The proofs for the Pythagorean proposition can be broken up into four categories: algerbraic, geometric, quaterneonic and dynamic. Algebraic and Geometric are the most common, with algebraic being the harder of the two to disseminate visually to the average person.

“Algebraic proofs are difficult to display visually, because it’s the manipulation of variables to lead to an outcome. But, nonetheless we take and use the visual (on the website) and highlight the sides we’re speaking of, as we speak of it,” Davidson said.

Before populating the website with proofs, the students must first find them and develop a deep enough understanding themselves to accurately present them. Some sources they use include copies of various authors’ own notes they wrote with typewriters over a hundred years ago. This adds a new dimension to the challenge as many of these sources have smudges and some characters are hard to read. “For some of them, I couldn’t discern the plus signs from the division signs, and I spent days trying to figure out how they worked,” Davidson said.

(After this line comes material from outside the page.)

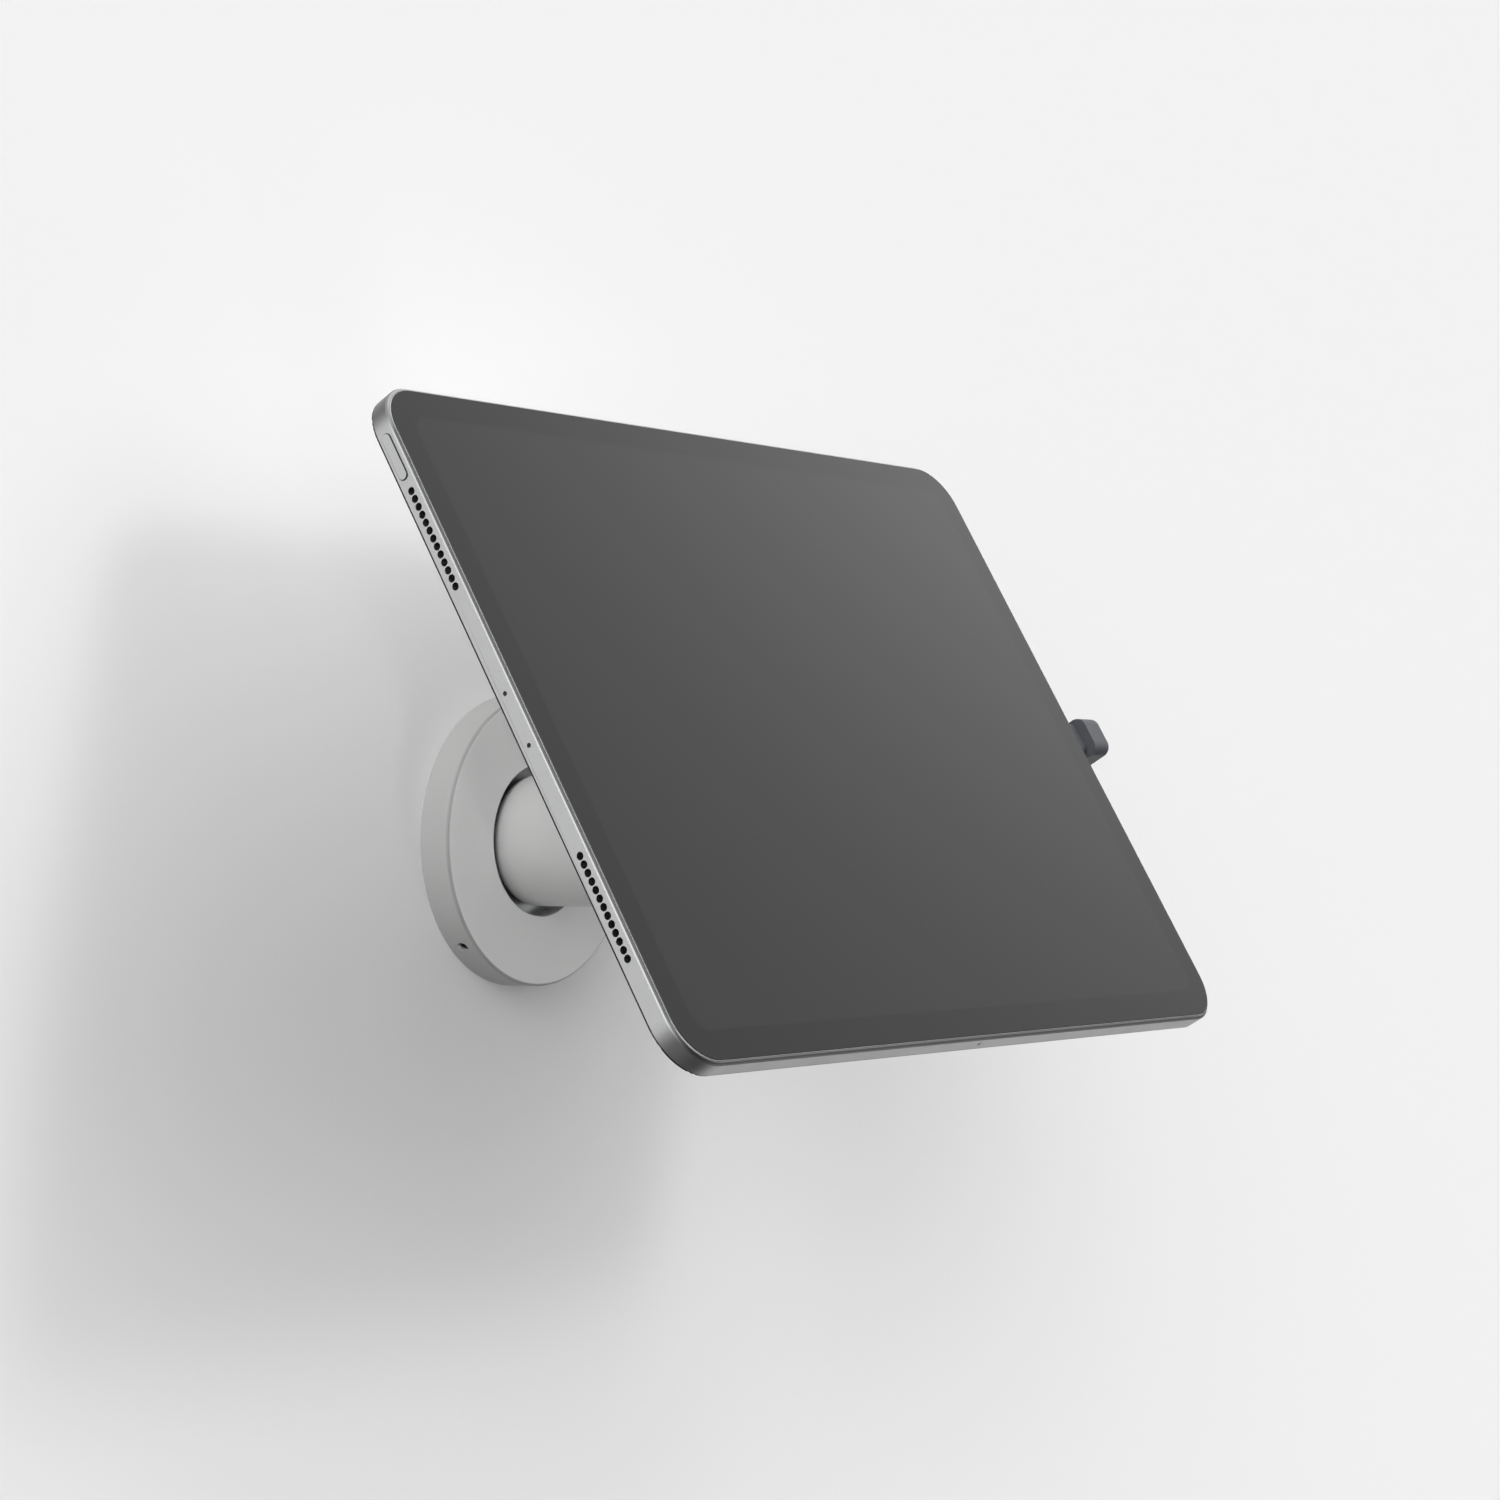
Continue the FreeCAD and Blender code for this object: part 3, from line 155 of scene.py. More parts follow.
class Shader(Graph):
    """A material under construction, with short calls for the nodes that the finishes share."""

    def __init__(self, name: str) -> None:
        """Start a material with a principled surface.

        Args:
            name: Name of the material.
        """
        self.material = bpy.data.materials.new(name)
        self.material.use_nodes = True
        super().__init__(self.material.node_tree)
        self.surface = self.tree.nodes["Principled BSDF"]

    def paint(self, **inputs: object) -> None:
        """Feed inputs of the surface.

        Args:
            inputs: Values or source sockets by input name, in lower case with underscores.
        """
        names = {s.name.lower().replace(" ", "_").replace(".", ""): s for s in self.surface.inputs}
        for key, value in inputs.items():
            self.feed(names[key], value)

    def place_mm(self) -> Socket:
        """Place on the piece at rest, in millimetres."""
        return self.vector("SCALE", self.add("ShaderNodeTexCoord").outputs["Object"], 1 / MM)

    def vector(self, operation: str, *values: object) -> Socket:
        """Do one vector operation.

        Args:
            operation: Blender's name of the operation.
            values: Sockets or vectors, with a number as the second value for a scale.

        Returns:
            Socket with the vector.
        """
        keys = (0, "Scale") if operation == "SCALE" else range(len(values))
        node = self.add("ShaderNodeVectorMath", dict(zip(keys, values)), operation=operation)
        return node.outputs["Vector"]

    def length(self, vector: Socket) -> Socket:
        """Length of a vector."""
        return self.add("ShaderNodeVectorMath", {0: vector}, operation="LENGTH").outputs["Value"]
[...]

Assistant Professor of Mathematics Karen Adams could only gush with praise about her students, who she said chose to apply to the Undergraduate Research Day at the Capitol themselves.

“The email (forwarded by Piatek) said that the event was highly competitive and the fact two Shepherd students had earned the right to present at a research symposium hosted by WVU and Marshal was really unbelievable,” she said.

Adams is proud of what her students are accomplishing, and believes they deserve the highest praise for their years of work on the project.

“From an instructor’s point of view, this has been one of my most favorite research endeavors with students, because it’s hard to set up undergraduate research, let alone something the students can not only handle on their own, but really, really, love,” Adams said.